(What the task requires): Give the number of lines in the records below that include "which", and nothing more.

***

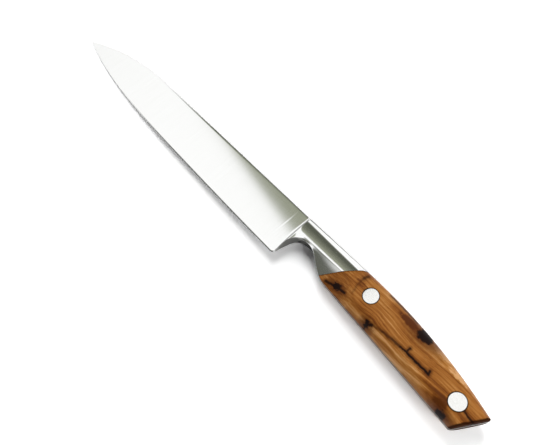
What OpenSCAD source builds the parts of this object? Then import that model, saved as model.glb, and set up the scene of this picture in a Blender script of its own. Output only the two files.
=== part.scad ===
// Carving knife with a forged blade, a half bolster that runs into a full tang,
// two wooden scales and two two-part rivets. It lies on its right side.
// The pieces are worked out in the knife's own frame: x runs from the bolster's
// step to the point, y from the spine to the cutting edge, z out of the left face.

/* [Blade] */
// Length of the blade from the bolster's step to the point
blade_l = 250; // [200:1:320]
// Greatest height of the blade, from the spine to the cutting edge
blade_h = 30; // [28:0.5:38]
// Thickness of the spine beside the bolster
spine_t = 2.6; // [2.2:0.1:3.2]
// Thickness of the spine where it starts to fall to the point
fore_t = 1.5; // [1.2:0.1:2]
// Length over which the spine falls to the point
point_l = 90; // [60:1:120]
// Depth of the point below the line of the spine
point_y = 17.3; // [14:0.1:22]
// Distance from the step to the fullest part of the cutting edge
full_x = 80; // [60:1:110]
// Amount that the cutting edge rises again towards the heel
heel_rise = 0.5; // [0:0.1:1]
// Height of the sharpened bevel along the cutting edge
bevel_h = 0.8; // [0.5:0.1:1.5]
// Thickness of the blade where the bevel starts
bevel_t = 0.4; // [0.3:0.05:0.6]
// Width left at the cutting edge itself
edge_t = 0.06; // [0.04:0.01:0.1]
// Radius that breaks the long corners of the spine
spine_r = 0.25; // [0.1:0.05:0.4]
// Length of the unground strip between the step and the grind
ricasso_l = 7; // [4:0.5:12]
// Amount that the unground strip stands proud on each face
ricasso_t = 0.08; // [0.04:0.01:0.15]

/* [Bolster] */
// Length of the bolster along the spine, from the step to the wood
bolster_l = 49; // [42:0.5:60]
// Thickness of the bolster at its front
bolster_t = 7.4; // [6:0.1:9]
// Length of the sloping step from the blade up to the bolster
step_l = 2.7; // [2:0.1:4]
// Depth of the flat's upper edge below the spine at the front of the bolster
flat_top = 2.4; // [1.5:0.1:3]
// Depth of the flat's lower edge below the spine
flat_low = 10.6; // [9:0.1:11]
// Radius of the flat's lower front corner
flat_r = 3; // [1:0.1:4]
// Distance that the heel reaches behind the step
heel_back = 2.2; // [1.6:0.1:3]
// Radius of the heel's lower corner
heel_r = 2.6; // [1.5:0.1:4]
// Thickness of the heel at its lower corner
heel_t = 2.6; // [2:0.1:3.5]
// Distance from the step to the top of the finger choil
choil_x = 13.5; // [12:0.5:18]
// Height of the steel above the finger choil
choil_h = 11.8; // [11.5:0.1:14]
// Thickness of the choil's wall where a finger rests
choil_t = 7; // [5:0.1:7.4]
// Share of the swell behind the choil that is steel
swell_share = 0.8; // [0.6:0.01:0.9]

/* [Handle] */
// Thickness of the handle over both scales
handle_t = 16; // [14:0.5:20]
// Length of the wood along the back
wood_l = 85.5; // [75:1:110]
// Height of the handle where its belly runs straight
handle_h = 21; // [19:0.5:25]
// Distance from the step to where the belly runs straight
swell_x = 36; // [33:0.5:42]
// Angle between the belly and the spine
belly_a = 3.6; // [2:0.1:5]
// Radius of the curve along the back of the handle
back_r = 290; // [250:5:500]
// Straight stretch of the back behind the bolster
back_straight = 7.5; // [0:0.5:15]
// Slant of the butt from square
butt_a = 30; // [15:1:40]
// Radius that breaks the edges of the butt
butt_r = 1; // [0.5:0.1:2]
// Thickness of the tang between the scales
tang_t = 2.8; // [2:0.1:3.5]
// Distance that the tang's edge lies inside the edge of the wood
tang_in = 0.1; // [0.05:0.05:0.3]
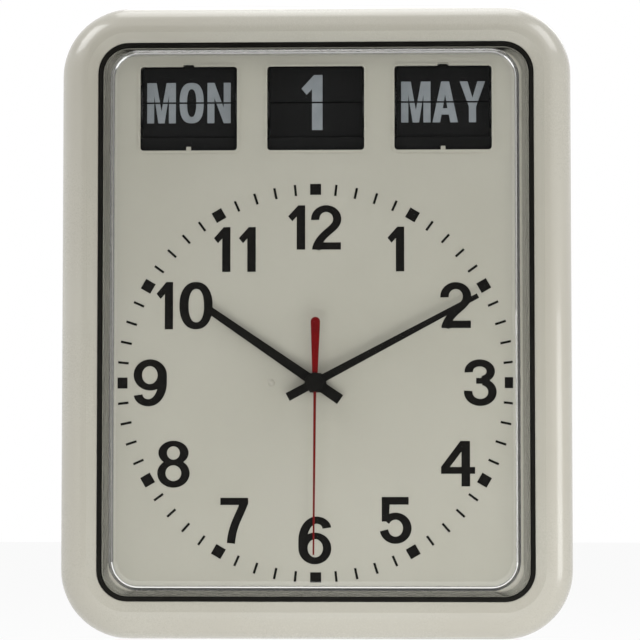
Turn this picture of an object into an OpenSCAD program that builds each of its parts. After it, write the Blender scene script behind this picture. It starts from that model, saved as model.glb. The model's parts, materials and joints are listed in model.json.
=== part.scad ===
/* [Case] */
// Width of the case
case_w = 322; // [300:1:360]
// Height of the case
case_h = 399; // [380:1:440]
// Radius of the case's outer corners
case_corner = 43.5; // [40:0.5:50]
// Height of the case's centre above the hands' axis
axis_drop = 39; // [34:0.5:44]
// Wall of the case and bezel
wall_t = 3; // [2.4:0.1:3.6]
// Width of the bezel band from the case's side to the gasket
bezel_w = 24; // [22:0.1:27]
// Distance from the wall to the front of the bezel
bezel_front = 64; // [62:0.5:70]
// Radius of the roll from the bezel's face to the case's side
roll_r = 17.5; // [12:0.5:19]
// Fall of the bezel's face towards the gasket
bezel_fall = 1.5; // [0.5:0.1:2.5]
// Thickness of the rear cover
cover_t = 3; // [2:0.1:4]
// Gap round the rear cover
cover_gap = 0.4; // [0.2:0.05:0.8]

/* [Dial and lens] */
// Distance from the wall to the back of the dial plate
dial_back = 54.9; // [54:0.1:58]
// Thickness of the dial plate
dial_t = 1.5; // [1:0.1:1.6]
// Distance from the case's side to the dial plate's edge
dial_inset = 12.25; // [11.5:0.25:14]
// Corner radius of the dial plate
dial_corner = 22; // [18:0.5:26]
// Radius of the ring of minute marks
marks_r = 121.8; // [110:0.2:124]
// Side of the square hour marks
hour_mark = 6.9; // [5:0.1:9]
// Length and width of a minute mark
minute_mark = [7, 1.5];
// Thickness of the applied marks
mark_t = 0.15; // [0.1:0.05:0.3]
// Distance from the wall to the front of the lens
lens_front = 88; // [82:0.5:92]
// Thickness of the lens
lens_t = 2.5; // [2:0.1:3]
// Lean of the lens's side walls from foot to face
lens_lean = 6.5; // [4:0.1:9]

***

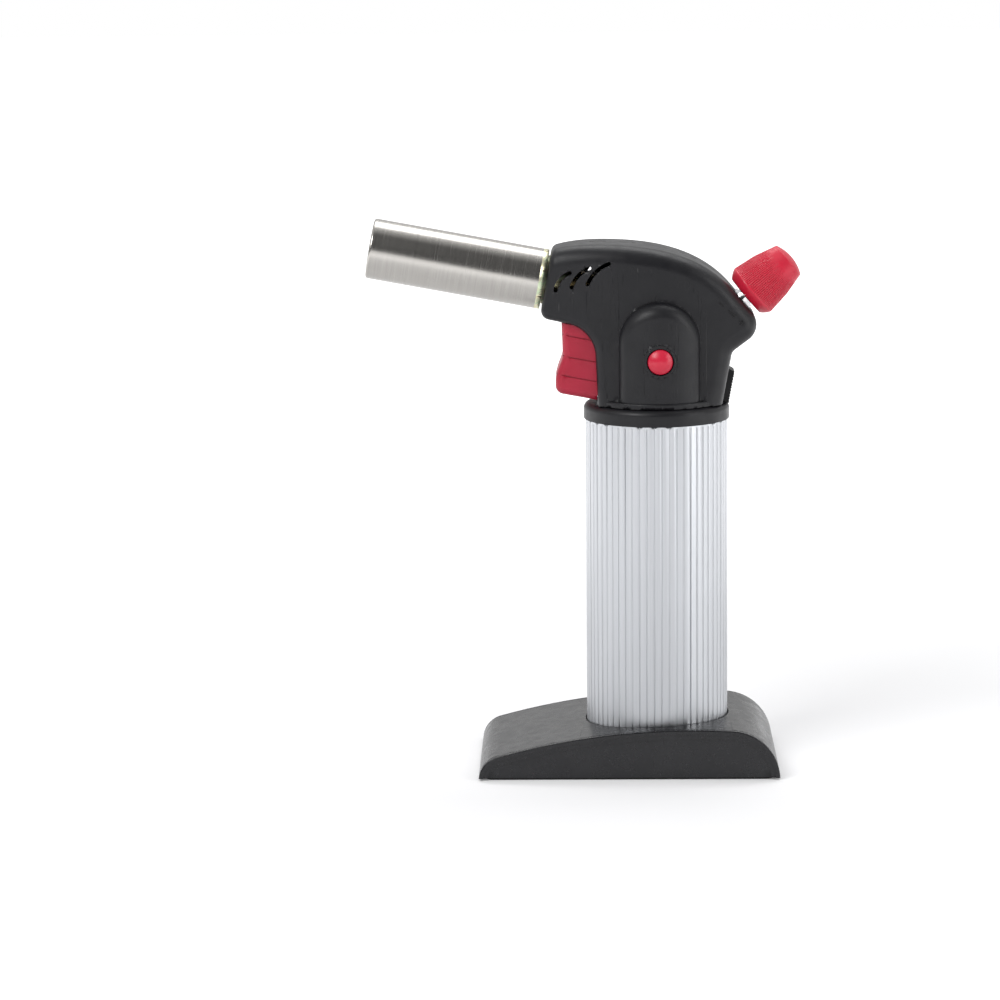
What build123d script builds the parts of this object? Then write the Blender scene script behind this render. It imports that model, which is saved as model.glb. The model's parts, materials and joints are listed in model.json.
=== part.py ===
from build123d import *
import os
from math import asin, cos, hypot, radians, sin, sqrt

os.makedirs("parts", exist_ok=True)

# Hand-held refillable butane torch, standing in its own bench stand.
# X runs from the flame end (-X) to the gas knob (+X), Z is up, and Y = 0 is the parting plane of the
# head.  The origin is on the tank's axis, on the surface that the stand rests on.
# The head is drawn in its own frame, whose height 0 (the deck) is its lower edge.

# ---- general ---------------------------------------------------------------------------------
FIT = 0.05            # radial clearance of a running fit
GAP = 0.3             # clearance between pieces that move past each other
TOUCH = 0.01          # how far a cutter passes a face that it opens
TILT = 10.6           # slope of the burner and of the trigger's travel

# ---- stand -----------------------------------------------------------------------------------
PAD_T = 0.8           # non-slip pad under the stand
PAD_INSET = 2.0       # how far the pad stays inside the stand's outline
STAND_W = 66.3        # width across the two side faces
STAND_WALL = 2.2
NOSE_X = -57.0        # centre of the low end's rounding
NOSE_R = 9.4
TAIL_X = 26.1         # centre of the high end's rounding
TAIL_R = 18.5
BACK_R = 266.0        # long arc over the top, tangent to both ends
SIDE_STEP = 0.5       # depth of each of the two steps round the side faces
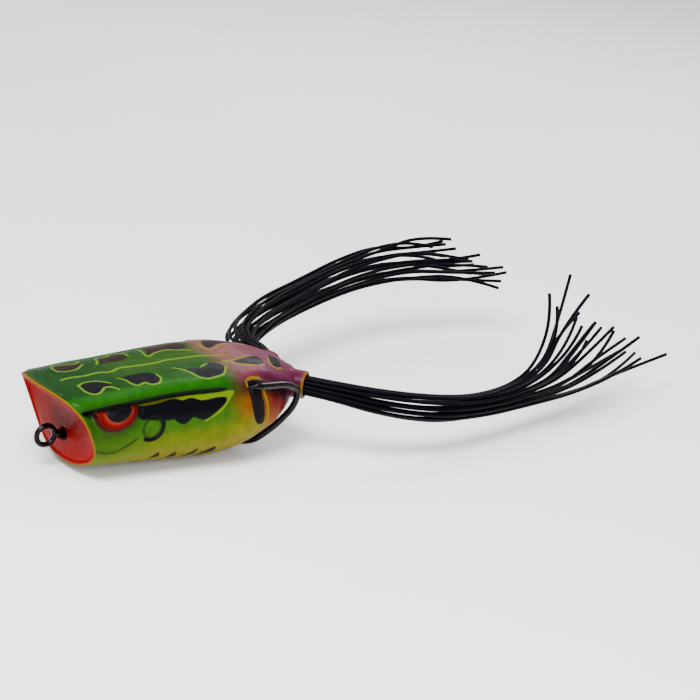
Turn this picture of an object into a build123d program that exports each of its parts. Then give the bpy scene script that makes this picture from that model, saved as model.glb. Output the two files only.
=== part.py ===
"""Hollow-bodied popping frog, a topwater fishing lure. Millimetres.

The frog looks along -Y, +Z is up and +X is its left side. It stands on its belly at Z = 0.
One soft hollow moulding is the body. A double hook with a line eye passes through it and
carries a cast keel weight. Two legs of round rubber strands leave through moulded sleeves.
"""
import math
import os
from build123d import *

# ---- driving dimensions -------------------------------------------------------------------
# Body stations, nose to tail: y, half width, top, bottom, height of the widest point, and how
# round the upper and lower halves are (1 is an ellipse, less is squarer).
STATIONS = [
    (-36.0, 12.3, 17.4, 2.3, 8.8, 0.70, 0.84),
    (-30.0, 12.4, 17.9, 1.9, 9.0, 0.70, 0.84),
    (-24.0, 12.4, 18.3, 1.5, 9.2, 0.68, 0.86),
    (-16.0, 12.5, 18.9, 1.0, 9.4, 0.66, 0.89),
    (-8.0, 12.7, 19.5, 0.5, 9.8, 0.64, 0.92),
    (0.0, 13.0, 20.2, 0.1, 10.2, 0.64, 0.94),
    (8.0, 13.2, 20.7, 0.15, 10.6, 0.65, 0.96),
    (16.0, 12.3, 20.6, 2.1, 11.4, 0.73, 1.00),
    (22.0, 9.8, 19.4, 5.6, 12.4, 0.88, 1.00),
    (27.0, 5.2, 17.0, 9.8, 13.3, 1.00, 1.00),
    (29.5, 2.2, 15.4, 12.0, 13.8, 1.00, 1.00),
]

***

(Reply): 2